Это вторая книга о жизни и работе Генри Марша, прочитанная мной. Двадцать пять глав рассказывают не только об определенных заболеваниях мозга, осложнениях или медицинских явлениях, с которыми Генри Марш имел дело в профессиональной деятельности. В каждой главе он рассказывает о реальных случаях, о своих чувствах, мыслях, страхах и немного о своей семье.
Каждый врач, не только хирург (но хирург особенно), прежде всего человек, потом уже человек, обладающий знаниями, которые могут спасти человеческую жизнь. Врачи знают об этом и не любят лечить коллег.
Я понимал, что ему не понравится идея оперировать другого хирурга: если кто-то из коллег просит, чтобы ты его лечил, это воспринимается одновременно и как комплимент, и как проклятие. Все хирурги переживают, когда пациентом становится кто-нибудь из коллег. Это чувство иррационально, ведь по сравнению с остальными пациентами коллеги с гораздо меньшей вероятностью станут предъявлять претензии, если что-то пойдет не так, поскольку хирургам слишком хорошо известно, что врачи – обычные люди, которым свойственно ошибаться, и что исход операции зависит далеко не только от них. Хирург, оперирующий своего коллегу, испытывает этот иррациональный страх по той причине, что о привычной отстраненности не может быть и речи, – он ощущает себя совершенно беззащитным. Он знает, что пациент не считает его всемогущим.
Генри Марш не устает повторять о необходимости быть честным с пациентами. Но как же тяжело находить баланс!
Хирург всегда должен говорить правду – но нельзя при этом лишать пациента последней надежды. Найти золотую середину между здоровым оптимизмом и реалистичным взглядом на вещи порой оказывается ох как непросто.
Каждый день хирург принимает решения не только о ходе операции, но и о том КАК и ЧТО говорить пациенту и его родным, т.к. даже в ходе рядовой операции возможны нестандартные ситуации.
Если она скажет: «Мы можем прооперировать пациента и удалить поврежденную часть мозга, тем самым сохранив ему жизнь», то они обязательно захотят, чтобы мы оперировали. Если же вместо этого она скажет: «Нет практически никаких шансов на то, что после операции он вернется к полноценной жизни. Он на всю жизнь останется парализованным инвалидом. Захотел бы он так жить?», то родственники скорее всего ответят совершенно иначе. Ведь на самом деле врач спрашивает: «Любите ли вы его настолько, чтобы ухаживать за парализованным инвалидом до конца его дней?» – и у родственников не остается выбора.
Если приходится сообщать плохие новости, я никогда не могу определить, удалось ли мне их правильно преподнести или нет. Пациенты не звонят после этого со словами «Мистер Марш, мне очень понравилось то, как вы рассказали мне, что я скоро умру» или «Мистер Марш, это был полный отстой». Остается только надеяться, что я наломал не слишком много дров.
В разных странах своя ситуация и с правилами, и с больницами, и с медициной в целом.

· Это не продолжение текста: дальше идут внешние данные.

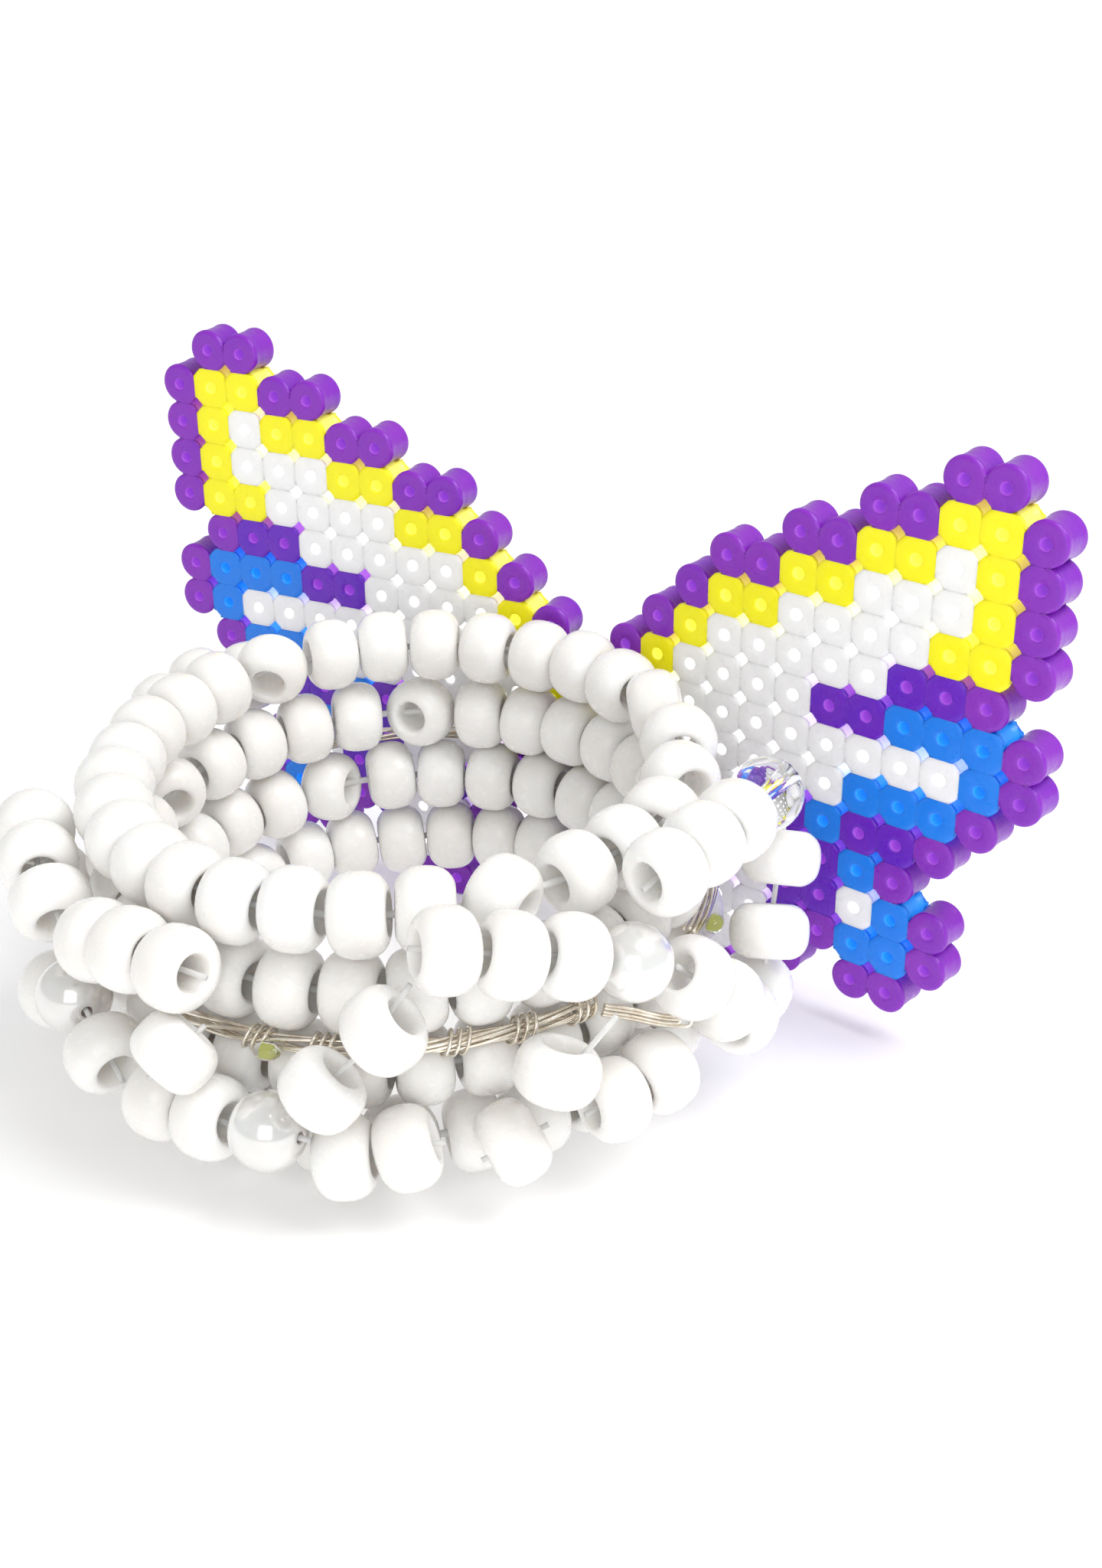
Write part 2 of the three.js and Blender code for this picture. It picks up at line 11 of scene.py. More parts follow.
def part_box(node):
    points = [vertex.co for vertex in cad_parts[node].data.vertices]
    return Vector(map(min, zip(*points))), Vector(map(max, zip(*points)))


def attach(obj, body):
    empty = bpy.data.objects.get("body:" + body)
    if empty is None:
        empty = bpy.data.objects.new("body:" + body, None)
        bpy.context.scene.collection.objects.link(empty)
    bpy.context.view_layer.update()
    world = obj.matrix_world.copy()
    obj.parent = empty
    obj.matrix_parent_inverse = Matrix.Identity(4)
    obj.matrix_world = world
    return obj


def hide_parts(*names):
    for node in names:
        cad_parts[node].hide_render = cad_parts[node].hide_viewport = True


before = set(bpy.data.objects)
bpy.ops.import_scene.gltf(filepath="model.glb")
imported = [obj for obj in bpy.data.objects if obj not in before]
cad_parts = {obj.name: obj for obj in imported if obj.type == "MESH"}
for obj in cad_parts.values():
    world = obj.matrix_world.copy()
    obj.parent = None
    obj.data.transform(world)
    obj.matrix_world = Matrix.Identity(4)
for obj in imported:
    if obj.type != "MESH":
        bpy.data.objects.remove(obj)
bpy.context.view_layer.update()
rng = random.Random(7)

MM = 0.001

# ---- Sizes that the CAD part is drawn to ----------------------------------------------------------------

CLEARANCE = 0.3
SNUG = 0.15
CORD_RADIUS = 0.4
CORD_END = 0.6
PONY_DIAMETER, PONY_LENGTH, PONY_GAP = 8.9, 6.05, 0.2
PEARL_DIAMETER, CRYSTAL_DIAMETER = 8.3, 8.2
RING_BEADS, RING_ROWS = 32, 4
# The beads that sit crosswise in each ring, from the lowest ring up. Each takes the place of two others.
TURNED_IN_ROWS = [[2, 10, 22, 27], [8, 12, 20, 27], [9, 18, 24, 29], [4, 9, 12, 21]]
CUFF_CENTRE_X, CUFF_BOTTOM, CUFF_SEAT = -1.0, 9.15, 0.68
FUSED_PITCH, PANEL_THICKNESS = 5.0, 4.6
WING_LEAN, WING_BEND = math.radians(4.8), math.radians(6.6)
HINGE_GAP = 0.9
BUNDLE_DIAMETER, LED_LENGTH, LED_DIAMETER = 1.8, 3.0, 1.9

PONY_RADIUS = PONY_DIAMETER / 2
RING_RADIUS = RING_BEADS * (PONY_LENGTH + PONY_GAP) / (2 * math.pi)
ROW_PITCH = PONY_DIAMETER + CLEARANCE
LOWEST_ROW = CUFF_BOTTOM + PONY_RADIUS
TOP_ROW = LOWEST_ROW + (RING_ROWS - 1) * ROW_PITCH
CUFF_CENTRE_Y = CUFF_SEAT - RING_RADIUS - PONY_RADIUS
FRONT_REACH = RING_RADIUS - CUFF_CENTRE_Y
CUFF_LEAN = math.acos(PONY_RADIUS / math.hypot(FRONT_REACH, LOWEST_ROW)) - math.atan2(FRONT_REACH, LOWEST_ROW)
BUNDLE_HEIGHT = TOP_ROW - 1.5 * ROW_PITCH
BUNDLE_REACH = PONY_RADIUS + BUNDLE_DIAMETER / 2 + CLEARANCE
BUNDLE_RADIUS = RING_RADIUS + math.sqrt(BUNDLE_REACH**2 - (ROW_PITCH / 2) ** 2)
BODY_MIDDLE = Vector((0, PANEL_THICKNESS / 2, 6 * FUSED_PITCH))

# The stand's frame sits where the CAD's butterfly body says.
low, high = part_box("butterfly_body")
stand = Matrix.Translation((low + high) / 2 / MM - Matrix.Rotation(WING_LEAN, 3, "X") @ BODY_MIDDLE)
cuff_frame = stand @ Matrix.Rotation(CUFF_LEAN, 4, "X")
butterfly_frame = stand @ Matrix.Rotation(WING_LEAN, 4, "X")

# ---- Shader helpers -------------------------------------------------------------------------------------


def new_material(name, color, roughness, **inputs):
    """A node material whose Principled shader has these even values."""
    material = bpy.data.materials.new(name)
    material.use_nodes = True
    shader = material.node_tree.nodes["Principled BSDF"]
    shader.inputs["Base Color"].default_value = (*color, 1)
    shader.inputs["Roughness"].default_value = roughness
    for key, value in inputs.items():
        shader.inputs[key.replace("_", " ")].default_value = value
    return material, shader


def node(material, kind, **settings):
    made = material.node_tree.nodes.new(kind)
    for key, value in settings.items():
        if key in made.inputs:
            made.inputs[key].default_value = value
        else:
            setattr(made, key, value)
    return made


def link(material, source, output, target, socket):
    material.node_tree.links.new(source.outputs[output], target.inputs[socket])


def noise(material, scale, detail=3.0):
    """A noise texture in the model's own metres, so that its grain is a real size."""
    place = node(material, "ShaderNodeTexCoord")
    texture = node(material, "ShaderNodeTexNoise", Scale=scale, Detail=detail)
    link(material, place, "Object", texture, "Vector")
    return texture


def bump(material, shader, textures, strength, distance):
    """Fine relief from the sum of some textures."""
    total, output = textures[0], 0
    for texture in textures[1:]:
        adding = node(material, "ShaderNodeMath", operation="ADD")
        link(material, total, output, adding, 0)
        link(material, texture, 0, adding, 1)
        total, output = adding, 0
    relief = node(material, "ShaderNodeBump", Strength=strength, Distance=distance)
    link(material, total, output, relief, "Height")
    link(material, relief, "Normal", shader, "Normal")


def varied(material, shader, texture, low_color, high_color, socket="Base Color", low=0.35, high=0.65):
    ramp = node(material, "ShaderNodeValToRGB")
    ramp.color_ramp.elements[0].position = low
    ramp.color_ramp.elements[1].position = high
    ramp.color_ramp.elements[0].color = (*low_color, 1)
    ramp.color_ramp.elements[1].color = (*high_color, 1)
    link(material, texture, 0, ramp, "Fac")
    link(material, ramp, "Color", shader, socket)
    return ramp


# ---- Materials ------------------------------------------------------------------------------------------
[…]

Но думаю, что всем одинаково хочется ясности в таких сложных ситуациях. И лучше услышать честное "достижения медицины не могут дать вам ответ и помочь", чем бесконечные недомолвки и метания между клиниками и врачами. Когда дело касается лично тебя хочется предельной ясности. Со временем я поняла, что в каждом моем случае я с большим пониманием отнеслась к признанию врача в недостаточности у него, и медицины в целом, знаний, чем применение "метода научного тыка" и угроз применить ко мне нормы уголовного кодекса.